### STORED ROWS
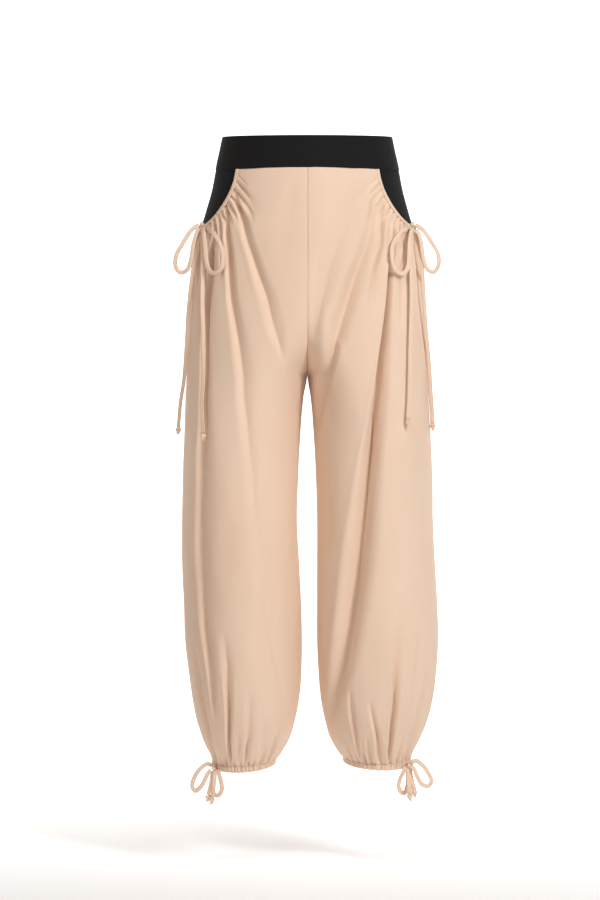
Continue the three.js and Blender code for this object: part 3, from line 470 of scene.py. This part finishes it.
def panel_cloth(leg, face, columns, rows):
    """Outer and inner points of a leg panel's cloth, with its folds and gathers."""
    s, t = np.meshgrid(columns, rows)
    base = smooth_panel(leg, face, s, t)
    normals = grid_normals(base) * -SIGN[leg] * SIGN[face]
    angle, z = place(leg, face, s, np.minimum(t, 1))
    o = Oval(leg, z)
    radius = (o.out - o.middle + o.front) / 2
    turned = SIGN[face] * angle
    from_middle = (o.seam - turned) * radius
    from_side = (turned - SIGN[face] * side_seam(z)) * radius
    at_seams = ease(from_middle / SEAM_FADE) * ease(from_side / SEAM_FADE)
    turn_fade = 1 - ease((t - 1.25) / 0.75)
    out = fold_depth(leg, face, angle, z) * at_seams * turn_fade
    waves = soft_waves(21 + SIGN[leg] + 5 * SIGN[face], turned * radius, z, WAVE_SIZE)
    out += waves * at_seams * (1 - ease(t - 1))
    drop = top_edge(face, s)[1] - z
    around = 90 * (s - CORNER_SHARE) / (1 - CORNER_SHARE)
    for degrees, depth, length, half in PUCKERS[leg]:
        away = (around - degrees) * OPENING_DEGREE / (half * (1 + drop / PUCKER_SPREAD))
        strength = (0.3 + 0.7 * ease(drop / 5)) * (1 - ease(drop / length)) * (around > -8)
        out -= PUCKER_STRENGTH * depth * np.exp(-away * away) * strength
    above_ring = np.where(t > 1, (2 - t) * TURNED_LENGTH, TURNED_LENGTH + (1 - t) * PANEL_LENGTH)
    span = np.pi * (RING_DEPTH + 5)
    for at, depth, length, half in hem_gathers(leg, face):
        away = (s - at) * span / (half * (1 + above_ring / GATHER_SPREAD))
        strength = (0.12 + 0.88 * ease(above_ring / 4)) * (1 - ease(above_ring / length))
        out -= depth * np.exp(-away * away) * strength
    out += PUFF * ease(above_ring / 6) * (1 - ease(above_ring / PUFF_REACH))
    out -= 0.6 * np.exp(-(np.maximum(from_side, 0) / 1.6) ** 2)
    at_middle = 0.4 * np.exp(-(np.maximum(from_middle, 0) / 1.5) ** 2)
    on_band = s < CORNER_SHARE * 1.05
    out -= np.where(on_band, 0.45 * np.exp(-(drop / 1.2) ** 2) + 0.3 * np.exp(-((drop - 5.6) / 0.8) ** 2), 0)
    outer = base + normals * out[..., None] - normals * (0, 1, 1) * at_middle[..., None]
    return outer, outer - normals * CREPE_CLOTH


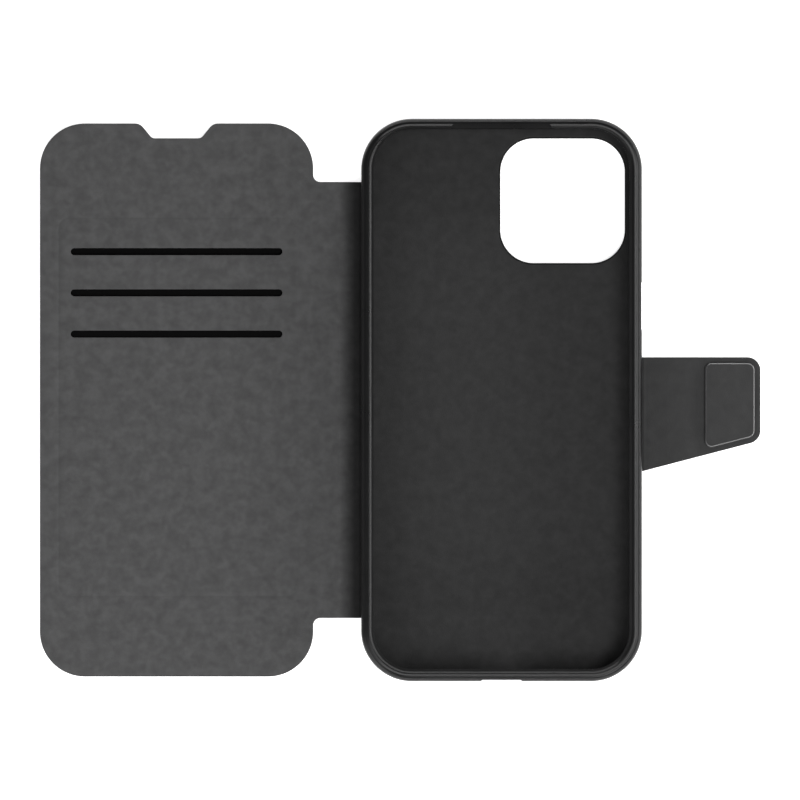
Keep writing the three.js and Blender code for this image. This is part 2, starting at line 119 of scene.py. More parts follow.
def outline(corners, inset=0.0):
    """Points round an anticlockwise outline of (x, y, radius) corners, moved in by inset."""
    longest_step = 0.5 * MM
    fewest_steps, most_steps = 4, 24
    smallest_radius = 0.02 * MM
    points = []
    for index, (x, y, radius) in enumerate(corners):
        corner = Vector((x, y))
        incoming = (corner - Vector(corners[index - 1][:2])).normalized()
        following = corners[(index + 1) % len(corners)]
        outgoing = (Vector(following[:2]) - corner).normalized()
        inward_in = Vector((-incoming.y, incoming.x))
        inward_out = Vector((-outgoing.y, outgoing.x))
        corner += (inward_in + inward_out) * (inset / (1 + inward_in.dot(inward_out)))
        turn = math.atan2(
            incoming.x * outgoing.y - incoming.y * outgoing.x, incoming.dot(outgoing)
        )
        side = math.copysign(1, turn)
        wanted_steps = math.ceil(abs(turn) * radius / longest_step)
        steps = max(fewest_steps, min(most_steps, wanted_steps))
        radius = max(radius - side * inset, smallest_radius)
        centre = corner - incoming * radius * math.tan(abs(turn) / 2) + inward_in * side * radius
        spoke = -inward_in * side * radius
        for step in range(steps + 1):
            angle = turn * step / steps
            points.append(
                (
                    centre.x + spoke.x * math.cos(angle) - spoke.y * math.sin(angle),
                    centre.y + spoke.x * math.sin(angle) + spoke.y * math.cos(angle),
                )
            )
    return points


def rectangle(low_x, low_y, high_x, high_y, radius):
    """The corners of a rectangle, all with one radius."""
    return [
        (low_x, low_y, radius),
        (high_x, low_y, radius),
        (high_x, high_y, radius),
        (low_x, high_y, radius),
    ]


def centred_rectangle(x, y, width, height, radius):
    return rectangle(x - width / 2, y - height / 2, x + width / 2, y + height / 2, radius)


def tray_corners(inset):
    """The outline of the tray, moved in by inset."""
    x = edge_x - inset
    y = edge_y - inset
    return rectangle(-x, -y, x, y, tray_corner - inset)


def camera_corners(margin):
    """The outline of the camera opening, moved out by margin."""
    size = camera_size + 2 * margin
    return centred_rectangle(camera_x, camera_y, size, size, camera_corner + margin)


cover_corner = 12.15 * MM
neck_fillet = 1.9 * MM
neck_bottom = neck_low.y
neck_top = neck_high.y
notch = {
    "top": 9.85 * MM, "bottom": 6.6 * MM, "depth": 4.0 * MM,
    "top_radius": 2.8 * MM, "bottom_radius": 1.7 * MM,
}
cover_x = (cover_low.x + cover_high.x) / 2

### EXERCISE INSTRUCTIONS
Write out all the lines again, exactly as they are.

### SOLVED EXERCISE
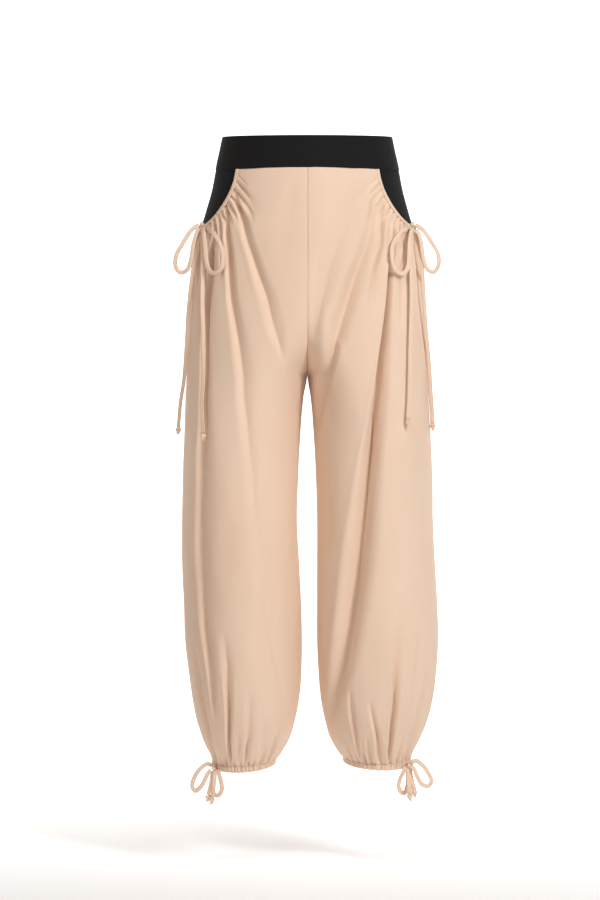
Continue the three.js and Blender code for this object: part 3, from line 470 of scene.py. This part finishes it.
def panel_cloth(leg, face, columns, rows):
    """Outer and inner points of a leg panel's cloth, with its folds and gathers."""
    s, t = np.meshgrid(columns, rows)
    base = smooth_panel(leg, face, s, t)
    normals = grid_normals(base) * -SIGN[leg] * SIGN[face]
    angle, z = place(leg, face, s, np.minimum(t, 1))
    o = Oval(leg, z)
    radius = (o.out - o.middle + o.front) / 2
    turned = SIGN[face] * angle
    from_middle = (o.seam - turned) * radius
    from_side = (turned - SIGN[face] * side_seam(z)) * radius
    at_seams = ease(from_middle / SEAM_FADE) * ease(from_side / SEAM_FADE)
    turn_fade = 1 - ease((t - 1.25) / 0.75)
    out = fold_depth(leg, face, angle, z) * at_seams * turn_fade
    waves = soft_waves(21 + SIGN[leg] + 5 * SIGN[face], turned * radius, z, WAVE_SIZE)
    out += waves * at_seams * (1 - ease(t - 1))
    drop = top_edge(face, s)[1] - z
    around = 90 * (s - CORNER_SHARE) / (1 - CORNER_SHARE)
    for degrees, depth, length, half in PUCKERS[leg]:
        away = (around - degrees) * OPENING_DEGREE / (half * (1 + drop / PUCKER_SPREAD))
        strength = (0.3 + 0.7 * ease(drop / 5)) * (1 - ease(drop / length)) * (around > -8)
        out -= PUCKER_STRENGTH * depth * np.exp(-away * away) * strength
    above_ring = np.where(t > 1, (2 - t) * TURNED_LENGTH, TURNED_LENGTH + (1 - t) * PANEL_LENGTH)
    span = np.pi * (RING_DEPTH + 5)
    for at, depth, length, half in hem_gathers(leg, face):
        away = (s - at) * span / (half * (1 + above_ring / GATHER_SPREAD))
        strength = (0.12 + 0.88 * ease(above_ring / 4)) * (1 - ease(above_ring / length))
        out -= depth * np.exp(-away * away) * strength
    out += PUFF * ease(above_ring / 6) * (1 - ease(above_ring / PUFF_REACH))
    out -= 0.6 * np.exp(-(np.maximum(from_side, 0) / 1.6) ** 2)
    at_middle = 0.4 * np.exp(-(np.maximum(from_middle, 0) / 1.5) ** 2)
    on_band = s < CORNER_SHARE * 1.05
    out -= np.where(on_band, 0.45 * np.exp(-(drop / 1.2) ** 2) + 0.3 * np.exp(-((drop - 5.6) / 0.8) ** 2), 0)
    outer = base + normals * out[..., None] - normals * (0, 1, 1) * at_middle[..., None]
    return outer, outer - normals * CREPE_CLOTH


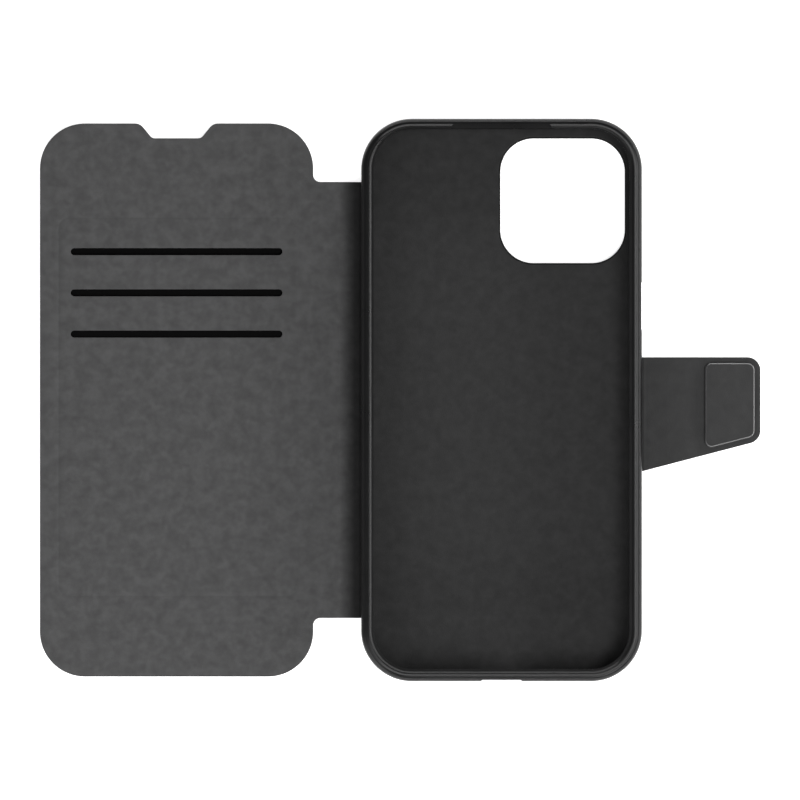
Keep writing the three.js and Blender code for this image. This is part 2, starting at line 119 of scene.py. More parts follow.
def outline(corners, inset=0.0):
    """Points round an anticlockwise outline of (x, y, radius) corners, moved in by inset."""
    longest_step = 0.5 * MM
    fewest_steps, most_steps = 4, 24
    smallest_radius = 0.02 * MM
    points = []
    for index, (x, y, radius) in enumerate(corners):
        corner = Vector((x, y))
        incoming = (corner - Vector(corners[index - 1][:2])).normalized()
        following = corners[(index + 1) % len(corners)]
        outgoing = (Vector(following[:2]) - corner).normalized()
        inward_in = Vector((-incoming.y, incoming.x))
        inward_out = Vector((-outgoing.y, outgoing.x))
        corner += (inward_in + inward_out) * (inset / (1 + inward_in.dot(inward_out)))
        turn = math.atan2(
            incoming.x * outgoing.y - incoming.y * outgoing.x, incoming.dot(outgoing)
        )
        side = math.copysign(1, turn)
        wanted_steps = math.ceil(abs(turn) * radius / longest_step)
        steps = max(fewest_steps, min(most_steps, wanted_steps))
        radius = max(radius - side * inset, smallest_radius)
        centre = corner - incoming * radius * math.tan(abs(turn) / 2) + inward_in * side * radius
        spoke = -inward_in * side * radius
        for step in range(steps + 1):
            angle = turn * step / steps
            points.append(
                (
                    centre.x + spoke.x * math.cos(angle) - spoke.y * math.sin(angle),
                    centre.y + spoke.x * math.sin(angle) + spoke.y * math.cos(angle),
                )
            )
    return points


def rectangle(low_x, low_y, high_x, high_y, radius):
    """The corners of a rectangle, all with one radius."""
    return [
        (low_x, low_y, radius),
        (high_x, low_y, radius),
        (high_x, high_y, radius),
        (low_x, high_y, radius),
    ]


def centred_rectangle(x, y, width, height, radius):
    return rectangle(x - width / 2, y - height / 2, x + width / 2, y + height / 2, radius)


def tray_corners(inset):
    """The outline of the tray, moved in by inset."""
    x = edge_x - inset
    y = edge_y - inset
    return rectangle(-x, -y, x, y, tray_corner - inset)


def camera_corners(margin):
    """The outline of the camera opening, moved out by margin."""
    size = camera_size + 2 * margin
    return centred_rectangle(camera_x, camera_y, size, size, camera_corner + margin)


cover_corner = 12.15 * MM
neck_fillet = 1.9 * MM
neck_bottom = neck_low.y
neck_top = neck_high.y
notch = {
    "top": 9.85 * MM, "bottom": 6.6 * MM, "depth": 4.0 * MM,
    "top_radius": 2.8 * MM, "bottom_radius": 1.7 * MM,
}
cover_x = (cover_low.x + cover_high.x) / 2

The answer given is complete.